Вот почему наша эпоха не требует новых общественных идей: нужные ей идеи преподаны нам уже много лет тому назад.
А если жизнь не будит в нас мышления, то не может будить его и беллетристика, изображающая эту самую старую жизнь… Я утверждаю, что никто из интеллигенции теперь абсолютно не в состоянии предаться мышлению по поводу прочтенного романа или прослушанной драмы».
Выступления в печати Жаботинскому показалось мало. Он считал, что рамки газетного фельетона не дали ему возможности высказаться о литературной критике во всей полноте, со всеми необходимыми пояснениями и доказательствами. На основе статьи Владимир Евгеньевич подготовил реферат, с которым выступил 17 января 1902 года в Литературно-артистическом обществе.
Чуковский, как бы предчувствуя, что скоро он станет профессиональным литературным критиком, одним из самых известных в России, подготовил письменный ответ своему другу. Ответ был зачитан в Литературно-артистическом обществе. «По мнению г. Чуковского, – сообщали в своем отчете “Одесские новости”, – докладчик самым непростительным образом смешал публицистику с критикой. Идеи, о которых г. Altalena упомянул в своем докладе, как, например, равноправие женщин, индивидуализация воспитания и пр. – все это нисколько не относится к литературной критике.
<…> Взявшись доказывать ненужность в настоящее время литературной критики, г. Altalena доказывает ненадобность публицистики, которая именно теперь и находится в апогее своего развития. Хотя, как утверждает докладчик, прикосновение анализа к настроению уничтожает это настроение, но на этом месте образуется вовсе не пустота; там остается обыкновенная идея, такая, к каким приучила нас литература, ибо настроение вовсе не противоположно идее – но только одна из форм, в которые последняя иногда облекается; выяснить эту идею, выразить ее в другой, более отчетливой форме – вот трудная, но благородная задача критики, имеющей дело с литературой настроения. А если это так, то в необходимости для нас литературной критики сомневаться невозможно».
Чуковский спорит с другом, но понимает, что по сравнению с Жабо-тинским он – невежда, и стремится при помощи чтения ликвидировать пробелы в знании. Корней Иванович берет книги у знакомых, посещает библиотеки, заходит к букинистам, роется в книжных развалах.
Торговля книгами в Одессе первоначально сосредотачивалась на толкучем рынке, обосновавшемся на Яловиковской площади.

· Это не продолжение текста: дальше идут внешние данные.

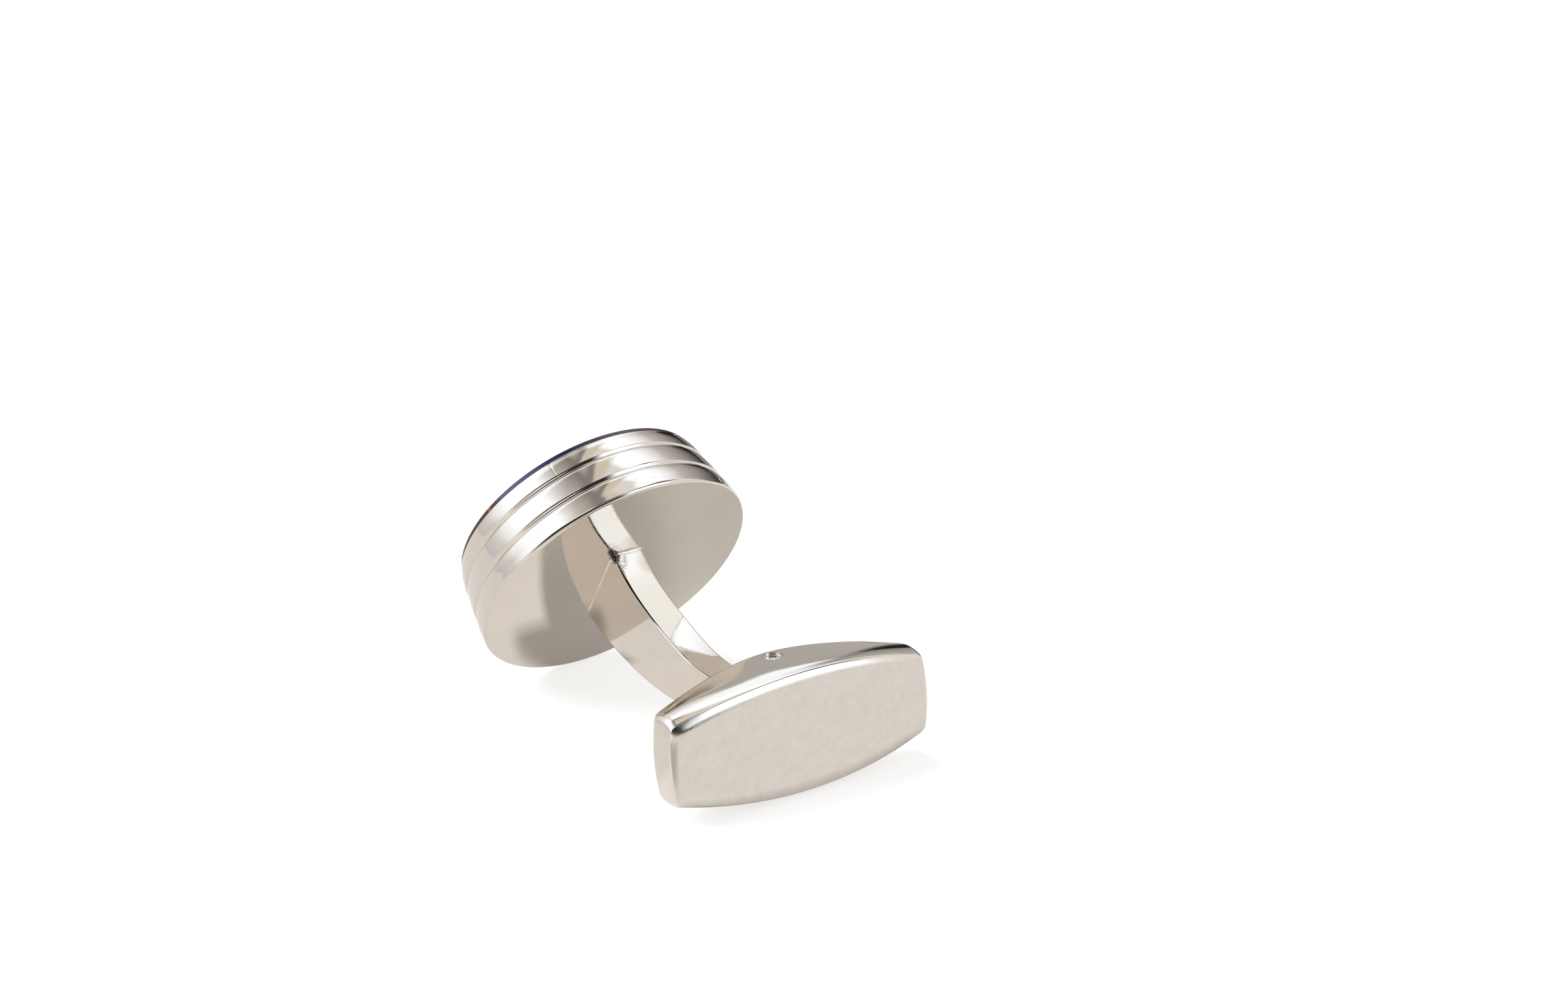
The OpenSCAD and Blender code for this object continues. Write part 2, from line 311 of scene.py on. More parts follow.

Там бок о бок стояли будки трех наиболее известных одесских букинистов – Елисея Распопова, Дмитрия Газиса и Родиона Гордукалова. Гордукалову пойти дальше толкучего рынка не удалось. Зато Газису Фортуна ласково улыбнулась. Он сумел открыть магазин на Троицкой улице. При магазине работала библиотека. Эти магазин и библиотека, по свидетельству Луки Алексеевича Чижикова, автора мемуарного очерка «Одесские букинисты» (Одесса, 1915), «занимали обширные и многочисленные помещения, которые были снизу до верху буквально набиты книжным добром в несчетном количестве». Еще большего успеха добился Распопов. Он стал, как утверждает Чижиков, «первейшим на юге России книгопродавцем». Был в Одессе еще один торговец книгами, к которому, наверняка, заглядывал Коля Корнейчуков, – «иудей Альберт», который любил книгу, как Ромео любил Джульетту, как Паоло – Францеску, обожал, как Дон Кихот Дульцинею Тобосскую.
Рождение критика
Со своей будущей женой дочерью Аарон-Берга Рувимовича Гольдфельда, бухгалтера частной конторы, Корнейчуков познакомился в 1898 году. Маша проживала на той же Ново-Рыбной улице, что и Николай, – через два дома. Они проводили вместе по три, а то и по десять часов в сутки.
В сентябре 1936 года Чуковский после долгого перерыва вновь оказался в Одессе, посетив свой и Машин дворы, записал в дневник: «Мы здесь бушевали когда-то любовью».